The objective of this project is to detect Sarcasm in a text or document. There are two parts in this task, one being the Sarcasm detection which is a classification problem and the next one being Sarcasm extraction which is an Information extraction problem.
- Build a good dataset which has sarcastic documents
- Annotate the data as 0/1 (sarcastic/not sarcastic)

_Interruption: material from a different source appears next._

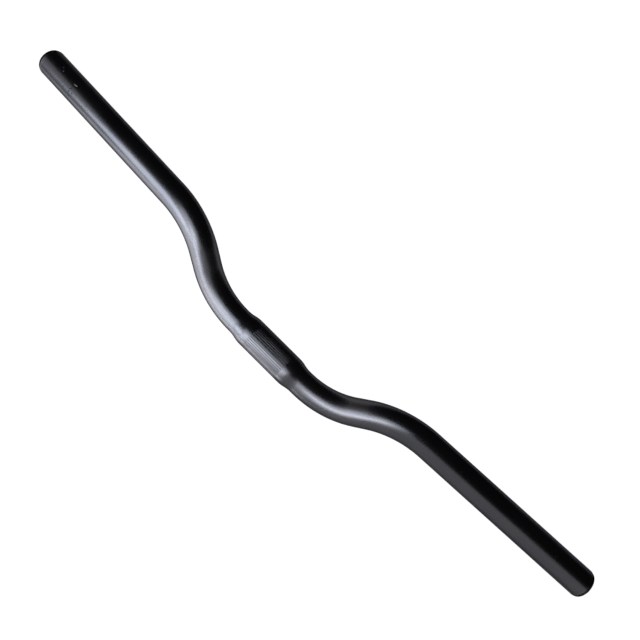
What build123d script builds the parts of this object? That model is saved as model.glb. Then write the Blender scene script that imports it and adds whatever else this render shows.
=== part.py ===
from build123d import *
import os
from math import asin, atan2, degrees, hypot, radians, tan

# Riser handlebar: one aluminium tube, swelled at the clamp, bent up and swept back.
# The origin is the middle of the stem clamp. +X runs along the clamp axis to the
# rider's left, +Y points back towards the rider and +Z is up, the way the bar rises.

# Sizes along the bar, in millimetres and degrees
overall_width = 560.0  # between the middles of the two cut ends
rise = 44.0  # grip axis above the clamp axis
backsweep = 4.0  # turn of each grip towards the rider
bend_radius = 64.0  # of the centreline, the same in all four bends
rise_run = 13.0  # straight tube between the two bends of one side
neck_length = 1.0  # straight tube between the swell and the first bend

# Sizes across the bar
grip_diameter = 22.2
clamp_diameter = 25.4
wall = 2.2  # the same all along: the inside swells with the outside

# Clamp zone
land_length = 42.0  # full clamp diameter
swell_length = 13.0  # from the clamp diameter down to the grip diameter, each side
knurl_length = 35.0  # grooved middle of the land
groove_count = 47
groove_width = 0.45
groove_depth = 0.12

# Cut ends
end_bevel_length = 1.6
end_bevel_depth = 0.5
mouth_chamfer = 0.4

# Radii
grip_radius = grip_diameter / 2
clamp_radius = clamp_diameter / 2
bore_radius = grip_radius - wall
clamp_bore_radius = clamp_radius - wall

# Distances from the middle along the clamp axis
land_end = land_length / 2
swell_end = land_end + swell_length
neck_end = swell_end + neck_length

# Slope of the rising run: two arcs and the run between them climb by the rise
arc_climb = 2 * bend_radius
rise_angle = atan2(arc_climb, rise_run) + asin((rise - arc_climb) / hypot(rise_run, arc_climb))

# Corners of the centreline, where the straight runs would meet without the bends
low_corner_x = neck_end + bend_radius * tan(rise_angle / 2)
high_corner_x = low_corner_x + rise / tan(rise_angle)
grip_reach = overall_width / 2 - high_corner_x
low_corner = Vector(low_corner_x, 0, 0)
high_corner = Vector(high_corner_x, 0, rise)
tip = Vector(overall_width / 2, grip_reach * tan(radians(backsweep)), rise)


def swell_line(land_radius, neck_radius):
    """Right half of a swelled line: the land, then two equal arcs that meet halfway
    down and run smoothly into the land and into the neck."""
    halfway = (land_end + swell_length / 2, (land_radius + neck_radius) / 2)
    Line((0, land_radius), (land_end, land_radius))
    TangentArc((land_end, land_radius), halfway, tangent=(1, 0))
    TangentArc((swell_end, neck_radius), halfway, tangent=(-1, 0))


with BuildPart() as handlebar:
    # Swelled middle, turned about the clamp axis
    with BuildSketch(Plane.XZ) as middle_section:
        with BuildLine():
            swell_line(clamp_radius, grip_radius)
            swell_line(clamp_bore_radius, bore_radius)
            Line((swell_end, bore_radius), (swell_end, grip_radius))
            mirror(about=Plane.YZ)
        make_face()
    revolve(axis=Axis.X)

    # Neck, rising run and grip of each side: one round tube along the bent centreline
    with BuildLine():
        centreline = FilletPolyline((swell_end, 0, 0), low_corner, high_corner, tip, radius=bend_radius)
    with BuildSketch(Plane.YZ.offset(swell_end)) as tube_section:
        Circle(grip_radius)
        Circle(bore_radius, mode=Mode.SUBTRACT)
    arm = sweep(path=centreline)
    mirror(arm, about=Plane.YZ)

    # Cut ends, bevelled outside and deburred inside
    for side in (0, -1):
        cut = handlebar.faces().filter_by(GeomType.PLANE).sort_by(Axis.X)[side]
        outer_rim = cut.edges().sort_by(SortBy.LENGTH)[-1]
        chamfer(outer_rim, length=end_bevel_depth, length2=end_bevel_length, reference=cut)
        cut = handlebar.faces().filter_by(GeomType.PLANE).sort_by(Axis.X)[side]
        inner_rim = cut.edges().sort_by(SortBy.LENGTH)[0]
        chamfer(inner_rim, length=mouth_chamfer)

    # Straight grooves round the land, so that the stem clamp keeps the bar from turning
    with BuildSketch(Plane.YZ.offset(-knurl_length / 2)) as groove_section:
        with PolarLocations(clamp_radius, groove_count):
            Polygon((groove_depth, 0), (0, groove_width / 2), (-groove_depth, 0), (0, -groove_width / 2))
    extrude(amount=knurl_length, mode=Mode.SUBTRACT)

print("slope of the rising run", round(degrees(rise_angle), 2))
print("length of the tube's centreline", round(2 * (swell_end + centreline.length), 1))

os.makedirs("parts", exist_ok=True)
handlebar.part.label = "handlebar"
export_step(handlebar.part, "parts/handlebar.step")
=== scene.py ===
from math import asin, atan2, cos, hypot, pi, radians, sin, tan

import bmesh
import bpy
from mathutils import Matrix, Vector


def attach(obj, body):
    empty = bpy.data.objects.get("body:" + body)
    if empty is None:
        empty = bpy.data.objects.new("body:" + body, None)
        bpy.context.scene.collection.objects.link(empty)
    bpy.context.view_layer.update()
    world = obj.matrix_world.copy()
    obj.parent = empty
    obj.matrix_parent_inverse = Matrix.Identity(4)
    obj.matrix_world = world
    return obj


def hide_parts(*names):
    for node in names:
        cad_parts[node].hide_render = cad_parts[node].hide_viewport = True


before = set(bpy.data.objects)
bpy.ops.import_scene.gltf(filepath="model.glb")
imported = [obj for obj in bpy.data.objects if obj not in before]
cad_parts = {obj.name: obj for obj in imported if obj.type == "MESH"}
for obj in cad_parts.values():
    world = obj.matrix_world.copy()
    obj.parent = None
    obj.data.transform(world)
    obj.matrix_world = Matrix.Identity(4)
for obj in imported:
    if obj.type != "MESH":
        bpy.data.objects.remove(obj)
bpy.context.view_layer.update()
scene = bpy.context.scene
scene.view_settings.view_transform = "Standard"


# Camera. It stands over the front of the bar, a little to the rider's left of the middle, and
# looks down on it. It is rolled, so that the bar lies corner to corner in the frame.
camera_place = Vector((0.03771, -0.30360, 0.29767))
camera_back = Vector((0.06282, -0.78284, 0.61904))  # from the bar towards the lens
camera_roll = radians(41.622)
photo_width = 640  # pixels
focal_pixels = 541.215
nearest_seen = 0.01

lens = bpy.data.cameras.new("camera")
lens.sensor_width = 36.0
lens.lens = lens.sensor_width * focal_pixels / photo_width
lens.clip_start = nearest_seen
camera = bpy.data.objects.new("camera", lens)
camera_stand = camera_back.to_track_quat("Z", "Y").to_matrix().to_4x4()
camera_stand = camera_stand @ Matrix.Rotation(camera_roll, 4, "Z")
camera_stand.translation = camera_place
camera.matrix_world = camera_stand
scene.collection.objects.link(camera)
scene.camera = camera


# Handlebar. One aluminium tube, drawn thicker in the middle for the stem clamp, grooved there
# by straight knurling wheels, bent four times on one radius, cut and bevelled at its ends,
# then brushed down and anodised black. It is the only piece, and the stem clamp holds it.
mm = 0.001
overall_width = 560.0 * mm
rise = 44.0 * mm
backsweep = radians(4.0)
bend_radius = 64.0 * mm
rise_run = 13.0 * mm
neck_length = 1.0 * mm
grip_radius = 11.1 * mm
clamp_radius = 12.7 * mm
wall = 2.2 * mm
land_length = 42.0 * mm
swell_length = 13.0 * mm
knurl_length = 35.0 * mm
groove_count = 47
groove_width = 0.45 * mm
groove_depth = 0.12 * mm
groove_run_out = 0.3 * mm
end_bevel_length = 1.6 * mm
end_bevel_depth = 0.5 * mm
mouth_chamfer = 0.4 * mm
rim_rounding = 0.12 * mm

# How finely the tube is divided, and where its skin joins and creases
steps_per_groove = 4  # its bottom, its two edges and the middle of the strip between two grooves
swell_rings = 20
bend_rings = 28
join_gap = 0.01 * mm  # vertices nearer than this become one
mirror_gap = 0.001 * mm
groove_crease = radians(10)
rim_crease = radians(15)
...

- Identify different patterns in the text that reveal sarcasm
- Build a model that classifies a new unseen text or tweet as Sarcastic or not sarcastic
- Evaluate the model built using f1 score
-
Sarcasm detection relies on the assumption that a negative situation often appears after the positive situations in a sarcastic document. (document here refers to text or tweet)
-
[positive verb phrase] + [negative verb phrase]
-
The dataset consists of 1984 tweets and it consists of 1024 Sarcastic tweets and 984 as non-sarcastic tweets.
-
We used one or more of the features like Sentiment analysis, topic modeling, POS tagging, n-grams, Stemming and Lemmatization, lexical characteristics of a tweet to build a model which uses Machine Learning algorithm like RandomForest, DecisionTree, Boosting algorithms, Gaussian Naïve bayes & Logistic regression.
- We used inter-annotator reliability – Fleiss Kappa as a measure and obtained a score of 0.6433
- We evaluated our approach with F1 score and obtained best score of 0.76 when used with features like sentiment analysis, POS bi grams and topic modeler and RandomForest as a classifier.